> [What you should do]: Return exactly the listing's lines, from its first line to the line holding "points = [vertex.co", ends included.

> [Dataset section]:
— Start —
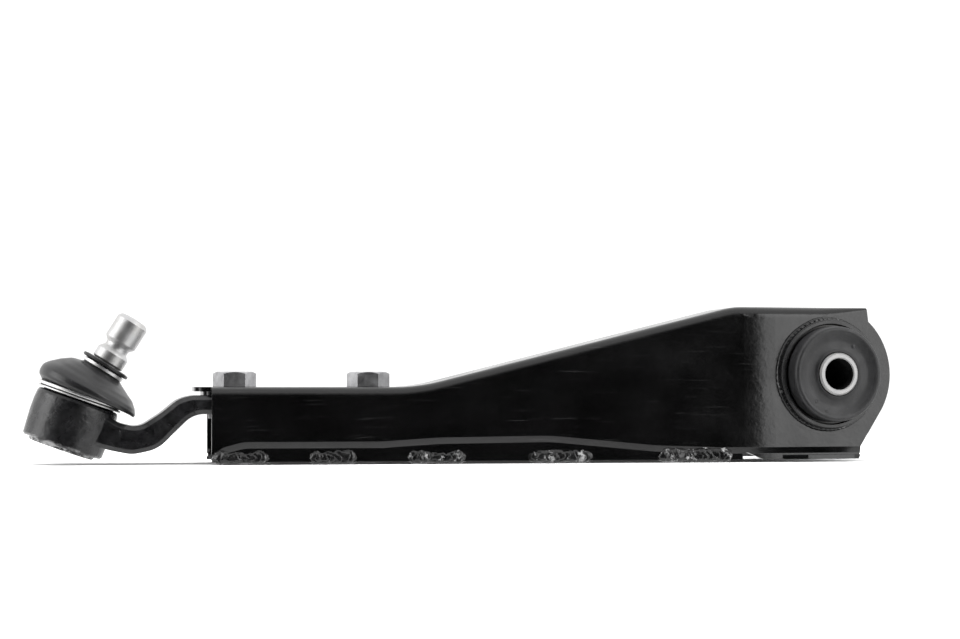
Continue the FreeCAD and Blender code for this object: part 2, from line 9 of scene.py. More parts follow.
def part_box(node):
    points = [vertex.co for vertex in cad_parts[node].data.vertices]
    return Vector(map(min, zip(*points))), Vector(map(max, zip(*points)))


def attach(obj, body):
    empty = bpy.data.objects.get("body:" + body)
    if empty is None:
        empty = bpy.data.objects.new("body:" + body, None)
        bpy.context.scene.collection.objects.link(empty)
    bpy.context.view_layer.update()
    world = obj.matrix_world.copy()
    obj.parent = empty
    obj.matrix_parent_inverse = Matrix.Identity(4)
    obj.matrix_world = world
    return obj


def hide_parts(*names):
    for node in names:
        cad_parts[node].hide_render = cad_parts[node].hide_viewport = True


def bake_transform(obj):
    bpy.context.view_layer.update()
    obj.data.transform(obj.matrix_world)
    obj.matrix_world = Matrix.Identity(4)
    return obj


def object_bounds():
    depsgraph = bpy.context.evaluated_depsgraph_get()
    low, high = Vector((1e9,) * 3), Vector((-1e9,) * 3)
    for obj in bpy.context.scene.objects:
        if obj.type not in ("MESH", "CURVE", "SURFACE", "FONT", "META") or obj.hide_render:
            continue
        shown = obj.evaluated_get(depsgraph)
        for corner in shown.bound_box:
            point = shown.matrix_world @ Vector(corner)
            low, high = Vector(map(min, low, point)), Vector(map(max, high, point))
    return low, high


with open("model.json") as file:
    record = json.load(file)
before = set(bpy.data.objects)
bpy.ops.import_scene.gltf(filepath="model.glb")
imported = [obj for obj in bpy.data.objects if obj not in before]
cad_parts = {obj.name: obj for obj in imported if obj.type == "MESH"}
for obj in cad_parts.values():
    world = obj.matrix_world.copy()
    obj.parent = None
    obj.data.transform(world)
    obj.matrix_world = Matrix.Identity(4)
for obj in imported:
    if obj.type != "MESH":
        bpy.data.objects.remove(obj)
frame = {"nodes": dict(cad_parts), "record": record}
— End —
> [Result]:
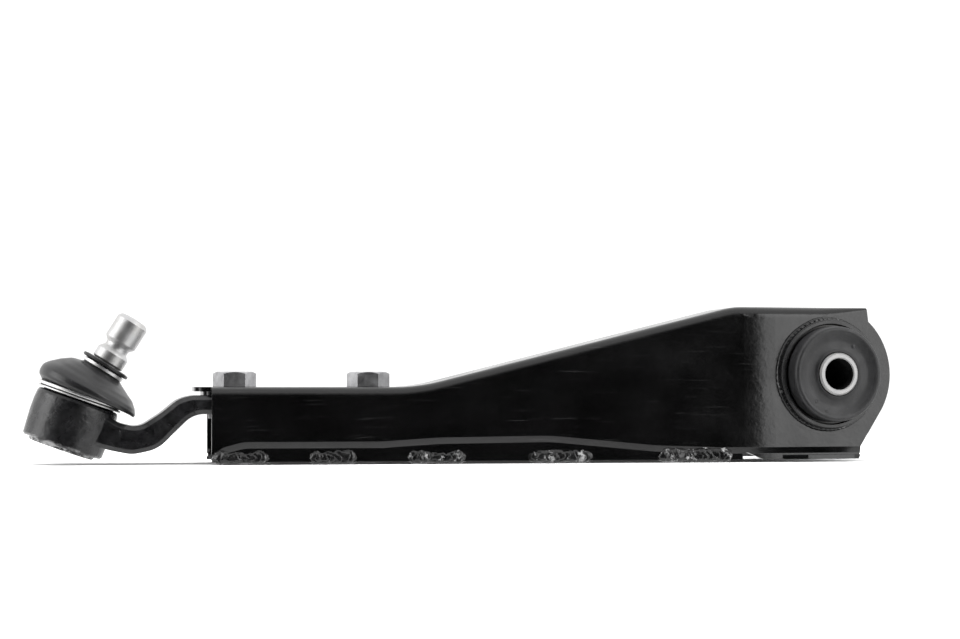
Continue the FreeCAD and Blender code for this object: part 2, from line 9 of scene.py. More parts follow.
def part_box(node):
    points = [vertex.co for vertex in cad_parts[node].data.vertices]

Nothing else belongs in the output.